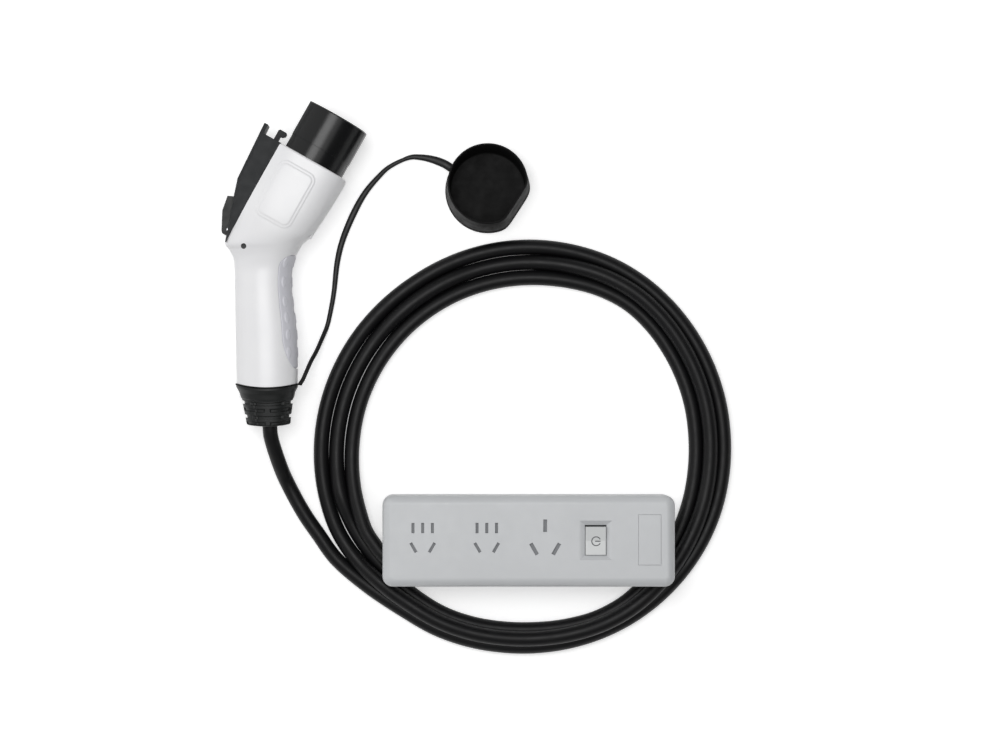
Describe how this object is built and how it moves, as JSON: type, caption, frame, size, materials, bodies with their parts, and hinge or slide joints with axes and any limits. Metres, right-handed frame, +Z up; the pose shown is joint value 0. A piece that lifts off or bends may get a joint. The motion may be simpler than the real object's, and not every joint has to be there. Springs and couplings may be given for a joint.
{
  "type": "charging adapter with socket strip",
  "caption": "Handheld charging plug with a latch, on a coiled lead that ends in a socket strip with a rocker, beside its tethered cap.",
  "frame": {"origin": "on the surface it lies on, under the middle of the box round the plug and the strip", "axes": "+Z up from the surface, +Y the way the handle points, +X along the strip from its lead to its blank plate"},
  "size_m": [0.4469, 0.4867, 0.0703],
  "materials": {
    "shell_white": "smooth white",
    "black_plastic": "fine grain black",
    "grip_grey": "soft grey",
    "black_rubber": "soft black",
    "cable_black": "satin black",
    "steel": "plain",
    "pin_silver": "plated",
    "strip_grey": "light grey",
    "rocker_grey": "light grey",
    "inner_plastic": "plain grey",
    "brass": "plain",
    "board_green": "circuit board",
    "core_brown": "plain brown"
  },
  "bodies": {
    "adapter": {"shell_near": "shell_white", "shell_far": "shell_white", "shell_screws": "steel", "grip_insert": "grip_grey", "nose": "black_plastic", "pin_line": "pin_silver", "pin_earth": "pin_silver", "pin_neutral": "pin_silver", "pin_control": "pin_silver", "pin_proximity": "pin_silver", "pin_retainer": "inner_plastic", "nose_seal": "black_rubber", "latch_cover": "black_plastic", "cover_screws": "steel", "lever_pin": "steel", "button_pin": "steel", "lever_spring": "steel", "release_switch": "black_plastic", "sensing_board": "board_green", "boot": "black_rubber", "cable_clamp": "inner_plastic", "plug_cores": "core_brown", "tether_ring": "black_rubber", "tether": "black_rubber", "cap": "black_rubber", "cable_lead": "cable_black", "cable_coil": "cable_black", "cable_tail": "cable_black", "strip_cover": "strip_grey", "strip_base": "strip_grey", "strip_screws": "steel", "strip_grommet": "black_rubber", "cord_clamp": "inner_plastic", "switch_body": "black_plastic", "blank_plate": "strip_grey", "live_bar": "brass", "neutral_bar": "brass", "earth_bar": "brass", "strip_cores": "core_brown"},
    "latch_lever": {"latch_lever": "black_plastic"},
    "thumb_button": {"thumb_button": "black_plastic"},
    "rocker": {"rocker": "rocker_grey"},
    "shutter_1": {"shutter_1": "strip_grey"},
    "shutter_2": {"shutter_2": "strip_grey"},
    "shutter_3": {"shutter_3": "strip_grey"}
  },
  "joints": [
    {"name": "button_press", "type": "hinge", "parent": "adapter", "child": "thumb_button", "pos_m": [-0.19034, 0.09918, 0.035], "axis": [0, 0, -1], "range_deg": [0, 8], "stiffness_Nm_per_rad": 0.5, "springref_deg": -17.19},
    {"name": "hook_lift", "type": "hinge", "parent": "adapter", "child": "latch_lever", "pos_m": [-0.17178, 0.13809, 0.035], "axis": [0, 0, 1], "range_deg": [0, 7.5], "deforming": ["lever_spring"]},
    {"name": "rocker_tip", "type": "hinge", "parent": "adapter", "child": "rocker", "pos_m": [0.12765, -0.1699, 0.057], "axis": [-1, 0, 0], "range_deg": [0, 10]},
    {"name": "shutter_1_slide", "type": "slide", "parent": "adapter", "child": "shutter_1", "axis": [-1, 0, 0], "range_m": [0, 0.0042], "stiffness_N_per_m": 100, "springref_m": -0.004},
    {"name": "shutter_2_slide", "type": "slide", "parent": "adapter", "child": "shutter_2", "axis": [-1, 0, 0], "range_m": [0, 0.0042], "stiffness_N_per_m": 100, "springref_m": -0.004},
    {"name": "shutter_3_slide", "type": "slide", "parent": "adapter", "child": "shutter_3", "axis": [-1, 0, 0], "range_m": [0, 0.0042], "stiffness_N_per_m": 100, "springref_m": -0.004}
  ],
  "couplings": [
    {"joint": "hook_lift", "follows": "button_press", "ratio": 0.92}
  ]
}
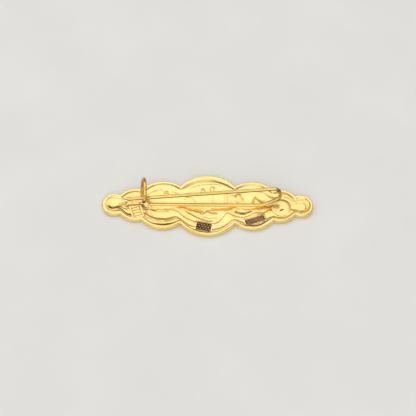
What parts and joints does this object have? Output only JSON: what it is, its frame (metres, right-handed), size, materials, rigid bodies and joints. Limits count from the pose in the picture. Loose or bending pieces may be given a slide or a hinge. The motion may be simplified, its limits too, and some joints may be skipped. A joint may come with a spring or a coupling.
{
  "type": "pilot wings pin",
  "caption": "Struck gold plated bar brooch with a scalloped outline, a sprung wire pin and an open ring catch on its hollow back.",
  "frame": {"origin": "centre of the plate's outline, on the plane of the front border it lies on", "axes": "+X along the bar from the pin's point towards its spring bend, +Y across the bar towards the side the pin stem leans to, +Z out of the back"},
  "size_m": [0.06, 0.0198, 0.0087],
  "materials": {
    "gold_plate": "struck and polished, gold plated",
    "gold_wire": "drawn, bright, gold plated",
    "gold_solder": "flowed and plated over",
    "dark_fill": "dull dark fill in a stamped mark"
  },
  "bodies": {
    "plate": {"badge_shell": "gold_plate", "fixed_wire": "gold_wire", "catch_hook": "gold_wire", "solder_catch": "gold_solder", "solder_left": "gold_solder", "solder_middle": "gold_solder", "solder_right": "gold_solder", "rect_tag": "gold_plate", "round_tag": "gold_plate", "mark_middle": "dark_fill", "mark_right": "dark_fill"},
    "pin": {"pin_stem": "gold_wire"}
  },
  "joints": [
    {"name": "pin_swing", "type": "hinge", "parent": "plate", "child": "pin", "pos_m": [0.0205, 0.00191, 0.00409], "axis": [-0.073, 0, 0.9973], "range_deg": [-1.5, 20], "stiffness_Nm_per_rad": 0.05}
  ]
}
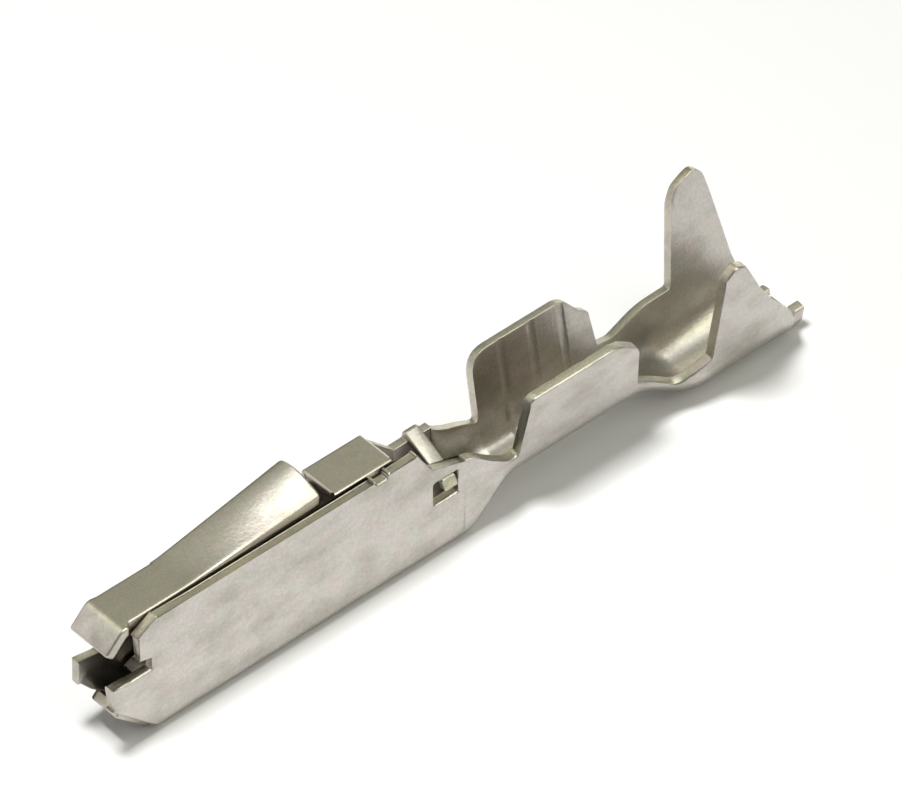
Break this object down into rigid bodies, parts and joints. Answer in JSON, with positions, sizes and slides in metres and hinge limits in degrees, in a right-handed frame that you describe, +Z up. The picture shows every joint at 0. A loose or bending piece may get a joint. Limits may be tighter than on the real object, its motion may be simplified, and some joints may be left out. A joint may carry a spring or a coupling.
{
  "type": "female crimp terminal",
  "caption": "Female crimp terminal folded from thin tinned sheet: a box socket with a raised locking lance, and open crimp wings for a wire and its insulation.",
  "frame": {"origin": "middle of the flat bottom of the box, which is the face the terminal lies on", "axes": "+X along the terminal from its mating end to its wire end, +Z up from the bottom of the box to the side the crimp wings open to"},
  "size_m": [0.0154, 0.0023, 0.0035],
  "materials": {
    "terminal": "satin tin plating over copper alloy"
  },
  "bodies": {
    "root": {"terminal": "terminal"}
  },
  "joints": []
}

* * * *

=== What is expected ===
Give the number of lines in the records above that contain the word "axes". Reply with that number alone.

=== Problem solution ===
4